En effet, si ce libéralisme a d’abord été instauré au profit des parents de l’enfant, c’est désormais ce dernier qui en bénéficie, le prénom devenant ainsi le résultat d’un libre choix relevant à la fois de la sphère intime et du champ politique.
■ Le prénom : un choix volontaire des parents – Le prénom, à l’inverse du nom de famille, n’est pas imposé par la filiation et se trouve ainsi soustrait aux règles d’attribution légales. Le prénom est le fruit d’un choix volontaire des parents de l’enfant. Pendant longtemps, cette liberté était toutefois limitée par l’obligation d’attribuer un prénom calendaire, ou historique (L. du 11 germinal an XI, art. 1er), mais progressivement, une tolérance face au choix de prénoms absents des sources indiquées, notamment de prénoms étrangers, fut observée en pratique et même encouragée par instruction ministérielle (Instr. min. 12 avr. 1966 modifiant l’instruction générale relative à l’état civil, JO 3 mai 1966), avant que la fameuse loi du 8 janvier 1993 abrogea le droit ancien pour consacrer le principe de la liberté des parents dans l’attribution du prénom de leur enfant.
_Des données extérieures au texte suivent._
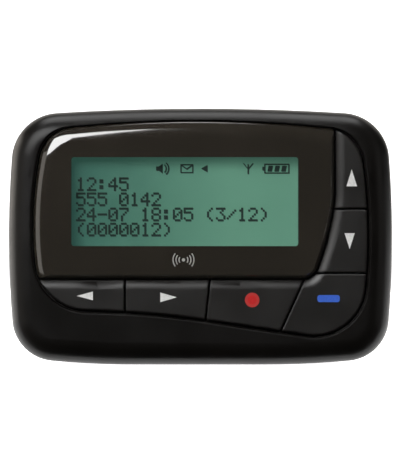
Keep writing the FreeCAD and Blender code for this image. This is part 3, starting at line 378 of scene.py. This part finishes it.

■ Le prénom d’usage : un choix volontaire de l’enfant - Ce mouvement de libéralisation a connu une récente extension en matière éducative. Conformément à la politique scolaire inclusive voulue par le législateur (C. éduc., art. L. 111-1 : le service public de l’éducation « contribue à l’égalité des chances » et « veille à la scolarisation inclusive des enfants, sans aucune distinction »), la circulaire précitée prescrit l’emploi, au titre des mesures individuelles susceptibles d’être mises en place pour accompagner un ou une élève transgenre, du prénom d’usage choisi par l’élève dans tous les documents relevant de l’organisation interne de l’établissement (listes d’appel, carte de cantine, carte de bibliothèque, etc.) ainsi que dans les espaces numériques (ENT). Cette ligne directrice repose sur le constat que « pour de nombreux jeunes transgenres d’âge scolaire, la reconnaissance sociale de l’identité de genre passe par le recours à un prénom d’usage », l’usage de ce dernier constituant souvent, d’ailleurs, une étape nécessaire et préalable à la modification de l’état civil lorsque celle-ci est souhaitée. D’un élément d’identification sociale, le prénom était devenu un élément d’individuation de l’enfant au sein de sa famille. On comprend qu’il redevient un élément d’identification sociale, mais autrement que par le passé : d’une part, le prénom se présente ici comme un élément d’identification sociale dans le cadre exclusif et restreint de cette micro-société qu’est l’école ; d’autre part, la fonction sociale qui lui est assignée est nouvelle, le prénom assurant une fonction identitaire, au sens politique du terme (identité de genre), qui l’éloigne de sa fonction première d’identification sociale (isoler la personne en l’individualisant du reste de la société) : le prénom devient donc un élément d’identification du genre de l’enfant dans son environnement social scolaire. Mêlant l’individuel au collectif, son caractère privé et sa fonction sociale, le prénom relève ainsi, désormais, d’un choix à la fois intime et politique.
■ Le prénom : un choix intime et politique – Qu’il soit d’usage ou officiel, attribué par les parents ou choisi par l’enfant, le prénom revêt en toutes hypothèses « un caractère intime et affectif » (CEDH 24 oct.1996, Gaillot c/ France, n° 15773/89). À celui-ci doit être adjoint un rôle politique. En ce sens, le Conseil d’État insiste sur le but poursuivi par la circulaire de lutter contre les discriminations (Conv. EDH, art. 14) fondées sur le genre : « en préconisant ainsi l’utilisation du prénom choisi par les élèves transgenres dans le cadre de la vie interne des établissements, la circulaire attaquée (…) a entendu contribuer à la scolarisation inclusive de tous les enfants conformément aux dispositions de l’article L. 111-1 du code de l’éducation », les restrictions imposées aux élèves dans l’expression sociale de leur identité devant être « appliquées sans distinction selon le genre ». De même qu’un prénom peut être modifié par souci de préserver son identité culturelle (Civ. 1re, 22 juin 1999, n° 97-14.794), un prénom peut aussi être adopté à l’effet de voir reconnaître socialement son identité sexuelle, au soutien de la politique de lutte contre toute forme de discrimination.